MATERIALS PROVIDED »
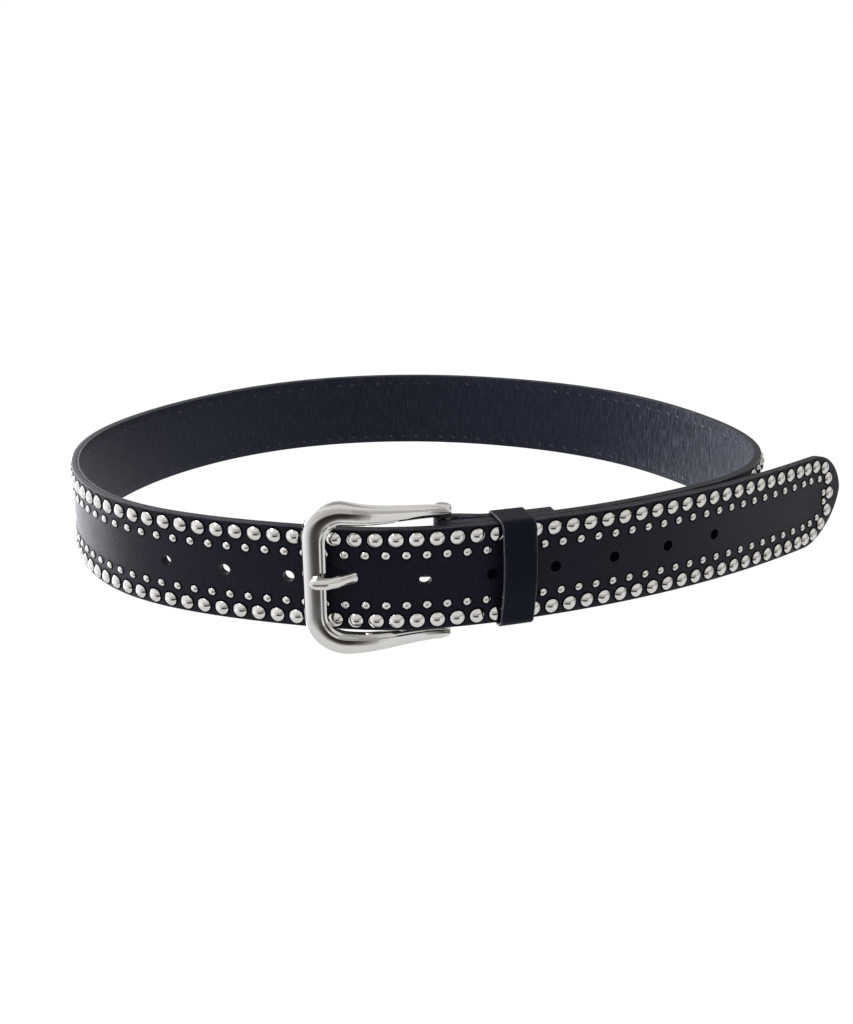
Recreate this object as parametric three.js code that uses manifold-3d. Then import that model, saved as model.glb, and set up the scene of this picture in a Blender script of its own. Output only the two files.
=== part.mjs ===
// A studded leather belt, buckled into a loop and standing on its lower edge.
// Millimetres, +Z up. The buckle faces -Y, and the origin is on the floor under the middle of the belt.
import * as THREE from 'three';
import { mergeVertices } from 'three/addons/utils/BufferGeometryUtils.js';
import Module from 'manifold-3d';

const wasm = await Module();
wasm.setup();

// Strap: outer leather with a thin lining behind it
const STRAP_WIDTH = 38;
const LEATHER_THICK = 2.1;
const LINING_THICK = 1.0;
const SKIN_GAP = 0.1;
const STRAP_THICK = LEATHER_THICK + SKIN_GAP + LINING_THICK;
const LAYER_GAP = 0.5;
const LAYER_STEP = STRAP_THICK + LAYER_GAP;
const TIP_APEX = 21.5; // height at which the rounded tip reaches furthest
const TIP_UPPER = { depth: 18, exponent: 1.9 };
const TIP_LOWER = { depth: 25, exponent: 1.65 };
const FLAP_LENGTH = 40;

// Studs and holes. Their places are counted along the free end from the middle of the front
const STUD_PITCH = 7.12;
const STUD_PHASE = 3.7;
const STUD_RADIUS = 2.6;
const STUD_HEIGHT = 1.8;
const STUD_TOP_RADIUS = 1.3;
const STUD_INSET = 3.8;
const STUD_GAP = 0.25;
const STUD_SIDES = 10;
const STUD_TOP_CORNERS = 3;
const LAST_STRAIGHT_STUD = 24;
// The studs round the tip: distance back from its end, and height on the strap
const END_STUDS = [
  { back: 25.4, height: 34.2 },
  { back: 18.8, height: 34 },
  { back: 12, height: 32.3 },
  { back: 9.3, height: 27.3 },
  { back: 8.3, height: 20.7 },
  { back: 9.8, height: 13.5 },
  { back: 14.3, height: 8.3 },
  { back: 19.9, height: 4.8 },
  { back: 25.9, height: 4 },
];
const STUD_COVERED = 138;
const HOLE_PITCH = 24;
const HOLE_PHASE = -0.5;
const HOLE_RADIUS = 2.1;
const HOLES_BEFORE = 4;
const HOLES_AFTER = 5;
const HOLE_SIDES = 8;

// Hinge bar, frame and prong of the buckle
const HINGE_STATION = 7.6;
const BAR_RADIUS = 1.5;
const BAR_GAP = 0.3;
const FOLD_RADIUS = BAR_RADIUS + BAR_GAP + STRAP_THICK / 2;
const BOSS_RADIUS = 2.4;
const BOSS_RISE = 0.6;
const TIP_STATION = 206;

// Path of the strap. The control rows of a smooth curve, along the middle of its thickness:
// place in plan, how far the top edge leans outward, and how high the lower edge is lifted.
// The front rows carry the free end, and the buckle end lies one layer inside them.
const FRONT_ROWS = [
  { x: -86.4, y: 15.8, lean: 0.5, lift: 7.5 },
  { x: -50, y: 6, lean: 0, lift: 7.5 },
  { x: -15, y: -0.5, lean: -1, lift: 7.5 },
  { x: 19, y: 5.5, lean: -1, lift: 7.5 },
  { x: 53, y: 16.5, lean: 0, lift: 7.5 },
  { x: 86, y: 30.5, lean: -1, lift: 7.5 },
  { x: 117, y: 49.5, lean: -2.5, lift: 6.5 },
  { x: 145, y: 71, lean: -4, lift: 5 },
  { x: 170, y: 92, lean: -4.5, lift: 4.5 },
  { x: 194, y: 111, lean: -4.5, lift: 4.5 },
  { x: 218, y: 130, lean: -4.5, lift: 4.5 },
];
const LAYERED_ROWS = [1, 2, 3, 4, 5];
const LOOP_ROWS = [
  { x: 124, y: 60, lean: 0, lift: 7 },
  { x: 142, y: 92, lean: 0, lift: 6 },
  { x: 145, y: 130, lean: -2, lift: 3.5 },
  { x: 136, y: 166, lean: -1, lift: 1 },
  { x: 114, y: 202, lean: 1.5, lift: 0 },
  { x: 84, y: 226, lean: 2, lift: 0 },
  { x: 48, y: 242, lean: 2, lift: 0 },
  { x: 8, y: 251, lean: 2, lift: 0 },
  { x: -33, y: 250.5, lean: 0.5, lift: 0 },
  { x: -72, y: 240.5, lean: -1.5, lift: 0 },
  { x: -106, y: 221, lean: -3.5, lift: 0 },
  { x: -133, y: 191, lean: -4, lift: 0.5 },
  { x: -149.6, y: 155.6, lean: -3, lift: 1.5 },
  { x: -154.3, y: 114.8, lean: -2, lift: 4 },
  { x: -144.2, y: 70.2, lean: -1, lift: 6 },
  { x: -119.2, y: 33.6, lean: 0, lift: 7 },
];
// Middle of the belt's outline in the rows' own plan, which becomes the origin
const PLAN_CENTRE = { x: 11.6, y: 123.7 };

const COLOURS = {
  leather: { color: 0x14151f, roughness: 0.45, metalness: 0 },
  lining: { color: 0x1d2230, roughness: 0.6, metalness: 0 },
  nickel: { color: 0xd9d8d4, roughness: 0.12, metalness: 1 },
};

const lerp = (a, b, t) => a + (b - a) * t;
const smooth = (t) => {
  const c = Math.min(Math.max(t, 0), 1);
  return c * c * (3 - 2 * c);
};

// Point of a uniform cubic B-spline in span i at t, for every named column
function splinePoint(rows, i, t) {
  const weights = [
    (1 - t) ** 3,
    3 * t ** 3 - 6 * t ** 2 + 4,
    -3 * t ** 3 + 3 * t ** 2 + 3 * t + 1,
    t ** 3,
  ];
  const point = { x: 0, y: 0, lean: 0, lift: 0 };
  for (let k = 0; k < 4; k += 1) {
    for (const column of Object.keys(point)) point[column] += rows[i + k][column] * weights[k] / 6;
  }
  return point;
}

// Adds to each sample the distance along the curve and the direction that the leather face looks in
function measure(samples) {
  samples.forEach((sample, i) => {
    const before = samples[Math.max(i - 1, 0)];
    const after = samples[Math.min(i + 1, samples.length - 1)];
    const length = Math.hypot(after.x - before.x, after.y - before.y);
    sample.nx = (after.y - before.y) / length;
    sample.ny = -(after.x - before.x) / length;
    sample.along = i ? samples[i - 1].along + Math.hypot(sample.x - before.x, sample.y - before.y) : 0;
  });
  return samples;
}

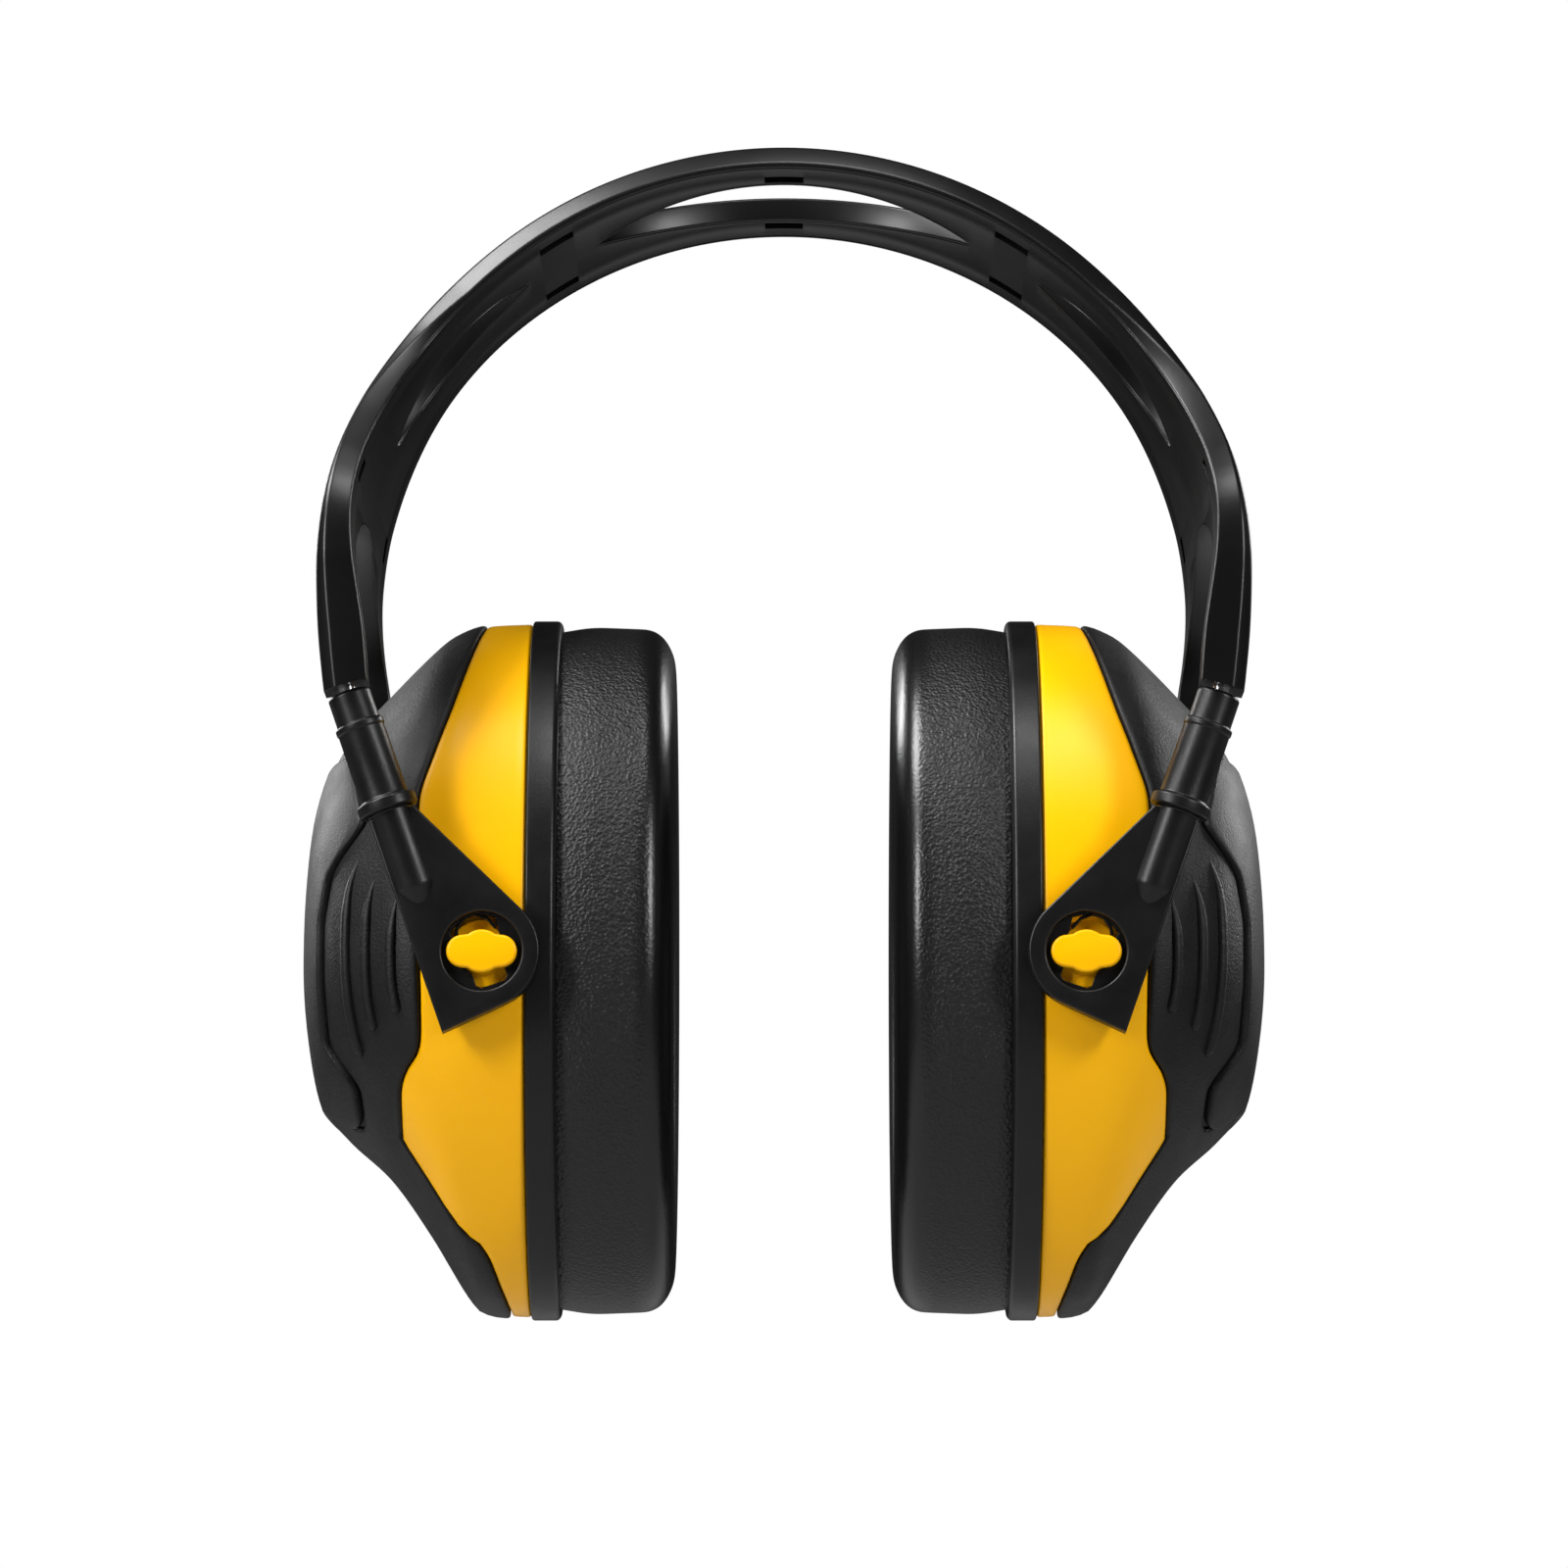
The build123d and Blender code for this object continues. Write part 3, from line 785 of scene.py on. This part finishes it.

WHAT IS NEEDED » Nothing should be changed: write out all of the data as is.

RESULT OF THIS EXERCISE »
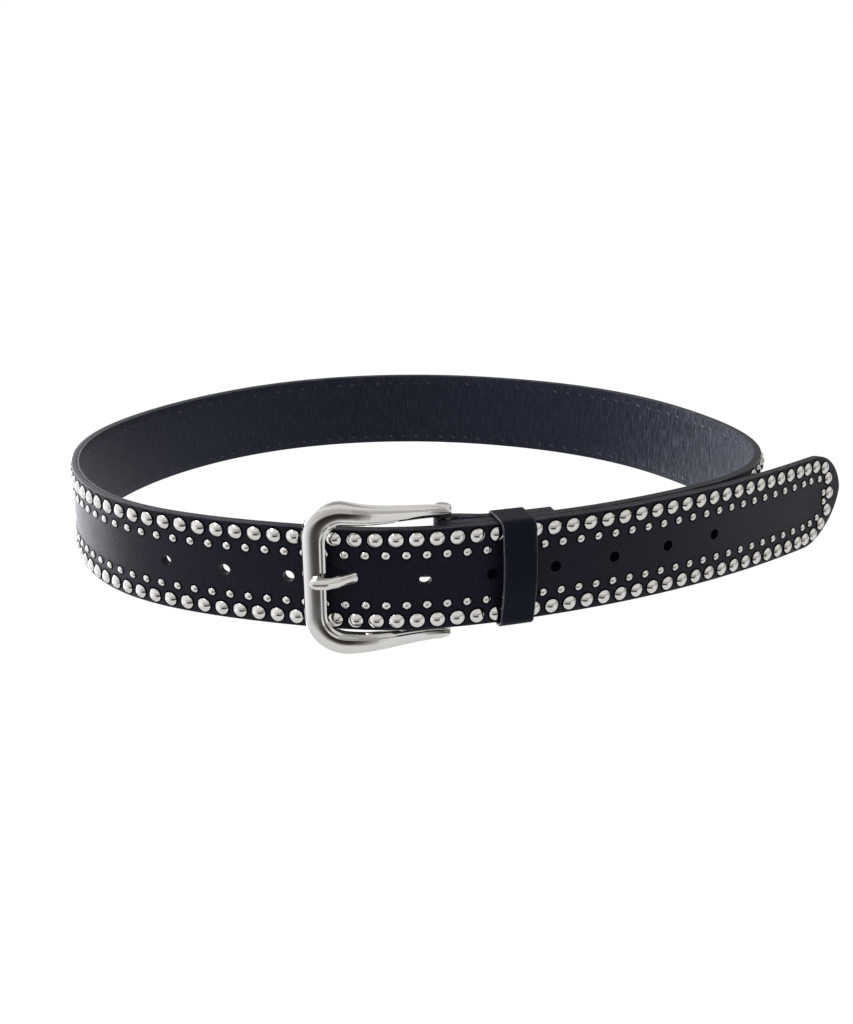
Recreate this object as parametric three.js code that uses manifold-3d. Then import that model, saved as model.glb, and set up the scene of this picture in a Blender script of its own. Output only the two files.
=== part.mjs ===
// A studded leather belt, buckled into a loop and standing on its lower edge.
// Millimetres, +Z up. The buckle faces -Y, and the origin is on the floor under the middle of the belt.
import * as THREE from 'three';
import { mergeVertices } from 'three/addons/utils/BufferGeometryUtils.js';
import Module from 'manifold-3d';

const wasm = await Module();
wasm.setup();

// Strap: outer leather with a thin lining behind it
const STRAP_WIDTH = 38;
const LEATHER_THICK = 2.1;
const LINING_THICK = 1.0;
const SKIN_GAP = 0.1;
const STRAP_THICK = LEATHER_THICK + SKIN_GAP + LINING_THICK;
const LAYER_GAP = 0.5;
const LAYER_STEP = STRAP_THICK + LAYER_GAP;
const TIP_APEX = 21.5; // height at which the rounded tip reaches furthest
const TIP_UPPER = { depth: 18, exponent: 1.9 };
const TIP_LOWER = { depth: 25, exponent: 1.65 };
const FLAP_LENGTH = 40;

// Studs and holes. Their places are counted along the free end from the middle of the front
const STUD_PITCH = 7.12;
const STUD_PHASE = 3.7;
const STUD_RADIUS = 2.6;
const STUD_HEIGHT = 1.8;
const STUD_TOP_RADIUS = 1.3;
const STUD_INSET = 3.8;
const STUD_GAP = 0.25;
const STUD_SIDES = 10;
const STUD_TOP_CORNERS = 3;
const LAST_STRAIGHT_STUD = 24;
// The studs round the tip: distance back from its end, and height on the strap
const END_STUDS = [
  { back: 25.4, height: 34.2 },
  { back: 18.8, height: 34 },
  { back: 12, height: 32.3 },
  { back: 9.3, height: 27.3 },
  { back: 8.3, height: 20.7 },
  { back: 9.8, height: 13.5 },
  { back: 14.3, height: 8.3 },
  { back: 19.9, height: 4.8 },
  { back: 25.9, height: 4 },
];
const STUD_COVERED = 138;
const HOLE_PITCH = 24;
const HOLE_PHASE = -0.5;
const HOLE_RADIUS = 2.1;
const HOLES_BEFORE = 4;
const HOLES_AFTER = 5;
const HOLE_SIDES = 8;

// Hinge bar, frame and prong of the buckle
const HINGE_STATION = 7.6;
const BAR_RADIUS = 1.5;
const BAR_GAP = 0.3;
const FOLD_RADIUS = BAR_RADIUS + BAR_GAP + STRAP_THICK / 2;
const BOSS_RADIUS = 2.4;
const BOSS_RISE = 0.6;
const TIP_STATION = 206;

// Path of the strap. The control rows of a smooth curve, along the middle of its thickness:
// place in plan, how far the top edge leans outward, and how high the lower edge is lifted.
// The front rows carry the free end, and the buckle end lies one layer inside them.
const FRONT_ROWS = [
  { x: -86.4, y: 15.8, lean: 0.5, lift: 7.5 },
  { x: -50, y: 6, lean: 0, lift: 7.5 },
  { x: -15, y: -0.5, lean: -1, lift: 7.5 },
  { x: 19, y: 5.5, lean: -1, lift: 7.5 },
  { x: 53, y: 16.5, lean: 0, lift: 7.5 },
  { x: 86, y: 30.5, lean: -1, lift: 7.5 },
  { x: 117, y: 49.5, lean: -2.5, lift: 6.5 },
  { x: 145, y: 71, lean: -4, lift: 5 },
  { x: 170, y: 92, lean: -4.5, lift: 4.5 },
  { x: 194, y: 111, lean: -4.5, lift: 4.5 },
  { x: 218, y: 130, lean: -4.5, lift: 4.5 },
];
const LAYERED_ROWS = [1, 2, 3, 4, 5];
const LOOP_ROWS = [
  { x: 124, y: 60, lean: 0, lift: 7 },
  { x: 142, y: 92, lean: 0, lift: 6 },
  { x: 145, y: 130, lean: -2, lift: 3.5 },
  { x: 136, y: 166, lean: -1, lift: 1 },
  { x: 114, y: 202, lean: 1.5, lift: 0 },
  { x: 84, y: 226, lean: 2, lift: 0 },
  { x: 48, y: 242, lean: 2, lift: 0 },
  { x: 8, y: 251, lean: 2, lift: 0 },
  { x: -33, y: 250.5, lean: 0.5, lift: 0 },
  { x: -72, y: 240.5, lean: -1.5, lift: 0 },
  { x: -106, y: 221, lean: -3.5, lift: 0 },
  { x: -133, y: 191, lean: -4, lift: 0.5 },
  { x: -149.6, y: 155.6, lean: -3, lift: 1.5 },
  { x: -154.3, y: 114.8, lean: -2, lift: 4 },
  { x: -144.2, y: 70.2, lean: -1, lift: 6 },
  { x: -119.2, y: 33.6, lean: 0, lift: 7 },
];
// Middle of the belt's outline in the rows' own plan, which becomes the origin
const PLAN_CENTRE = { x: 11.6, y: 123.7 };

const COLOURS = {
  leather: { color: 0x14151f, roughness: 0.45, metalness: 0 },
  lining: { color: 0x1d2230, roughness: 0.6, metalness: 0 },
  nickel: { color: 0xd9d8d4, roughness: 0.12, metalness: 1 },
};

const lerp = (a, b, t) => a + (b - a) * t;
const smooth = (t) => {
  const c = Math.min(Math.max(t, 0), 1);
  return c * c * (3 - 2 * c);
};

// Point of a uniform cubic B-spline in span i at t, for every named column
function splinePoint(rows, i, t) {
  const weights = [
    (1 - t) ** 3,
    3 * t ** 3 - 6 * t ** 2 + 4,
    -3 * t ** 3 + 3 * t ** 2 + 3 * t + 1,
    t ** 3,
  ];
  const point = { x: 0, y: 0, lean: 0, lift: 0 };
  for (let k = 0; k < 4; k += 1) {
    for (const column of Object.keys(point)) point[column] += rows[i + k][column] * weights[k] / 6;
  }
  return point;
}

// Adds to each sample the distance along the curve and the direction that the leather face looks in
function measure(samples) {
  samples.forEach((sample, i) => {
    const before = samples[Math.max(i - 1, 0)];
    const after = samples[Math.min(i + 1, samples.length - 1)];
    const length = Math.hypot(after.x - before.x, after.y - before.y);
    sample.nx = (after.y - before.y) / length;
    sample.ny = -(after.x - before.x) / length;
    sample.along = i ? samples[i - 1].along + Math.hypot(sample.x - before.x, sample.y - before.y) : 0;
  });
  return samples;
}

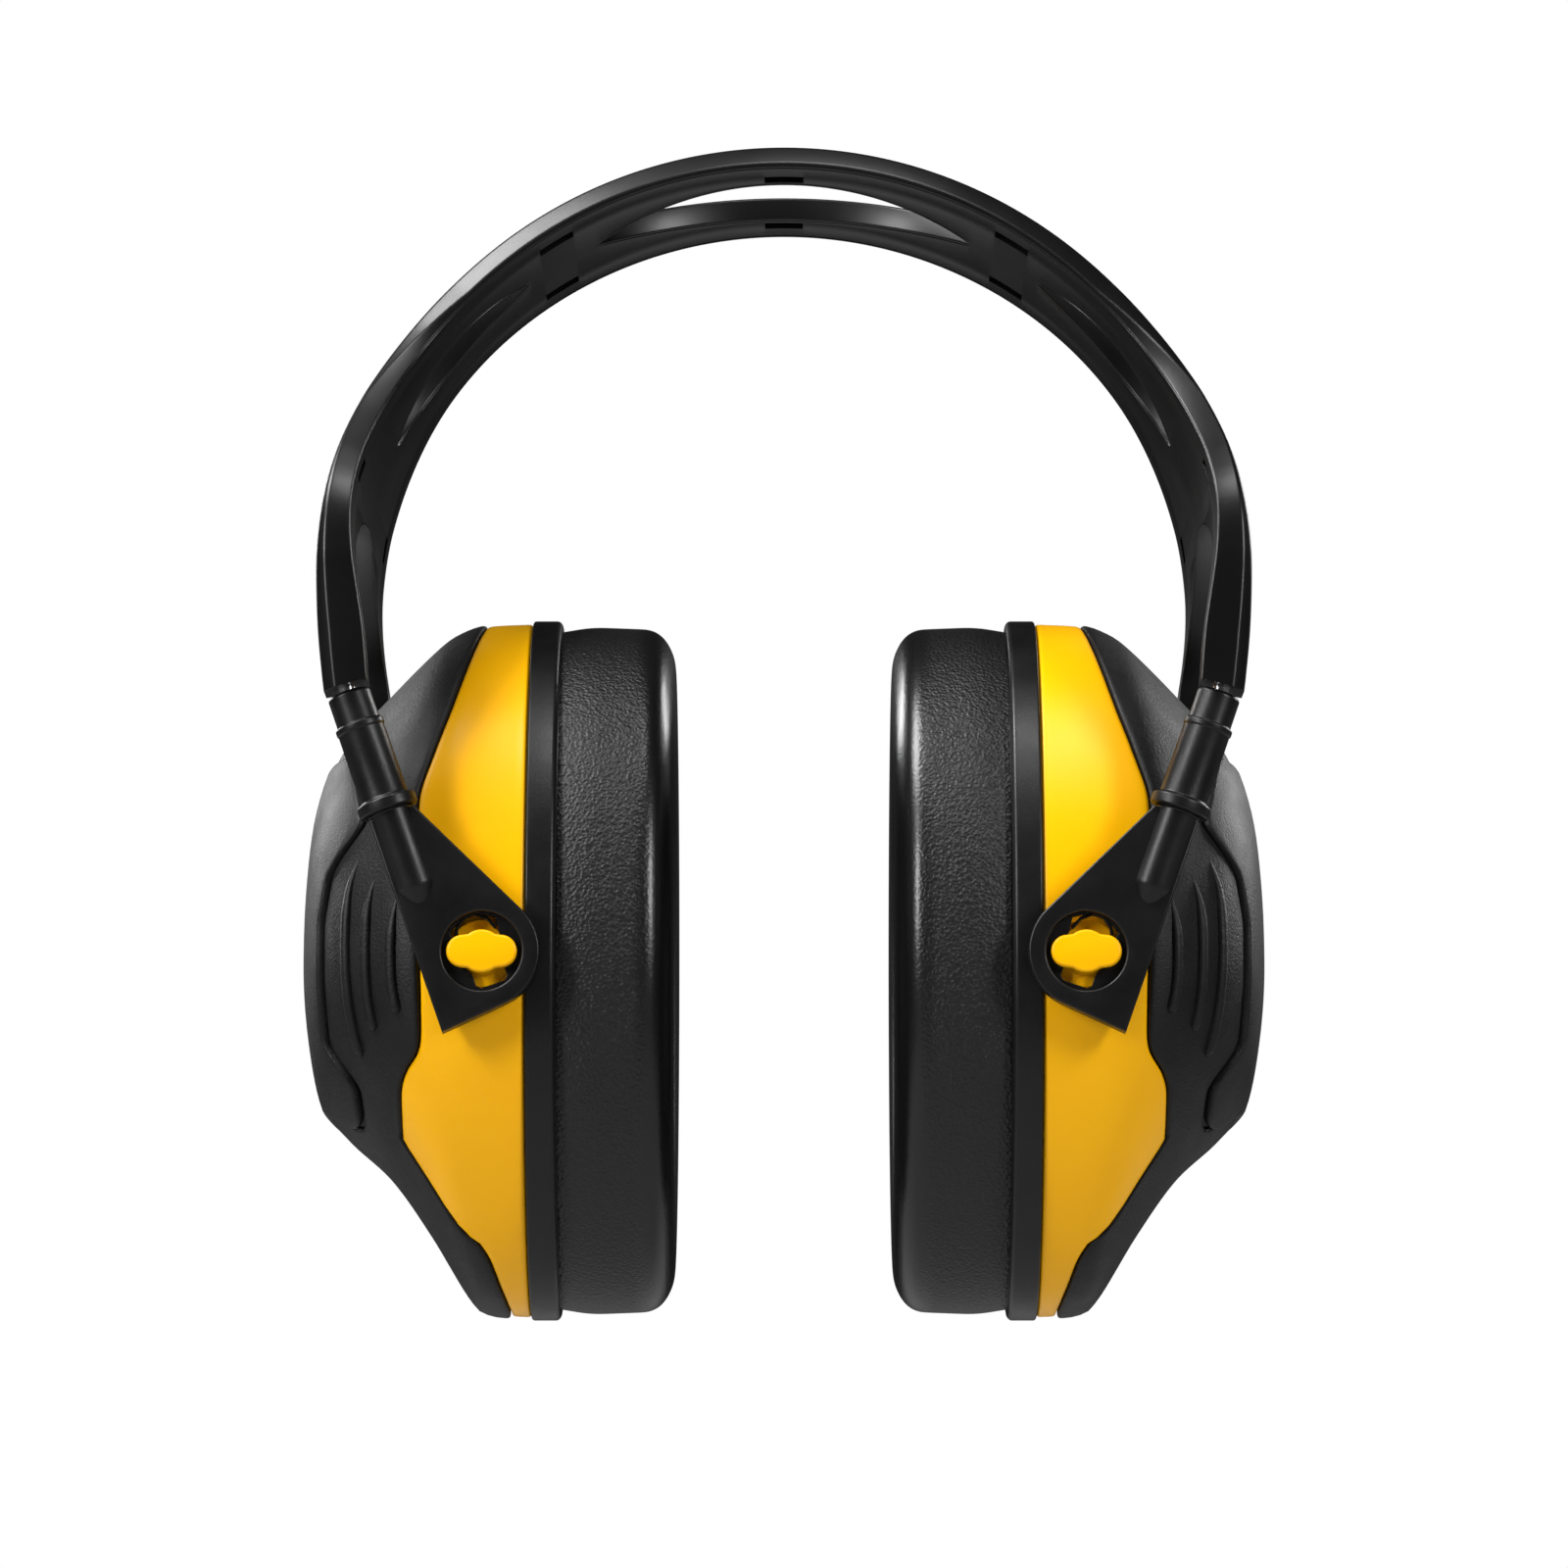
The build123d and Blender code for this object continues. Write part 3, from line 785 of scene.py on. This part finishes it.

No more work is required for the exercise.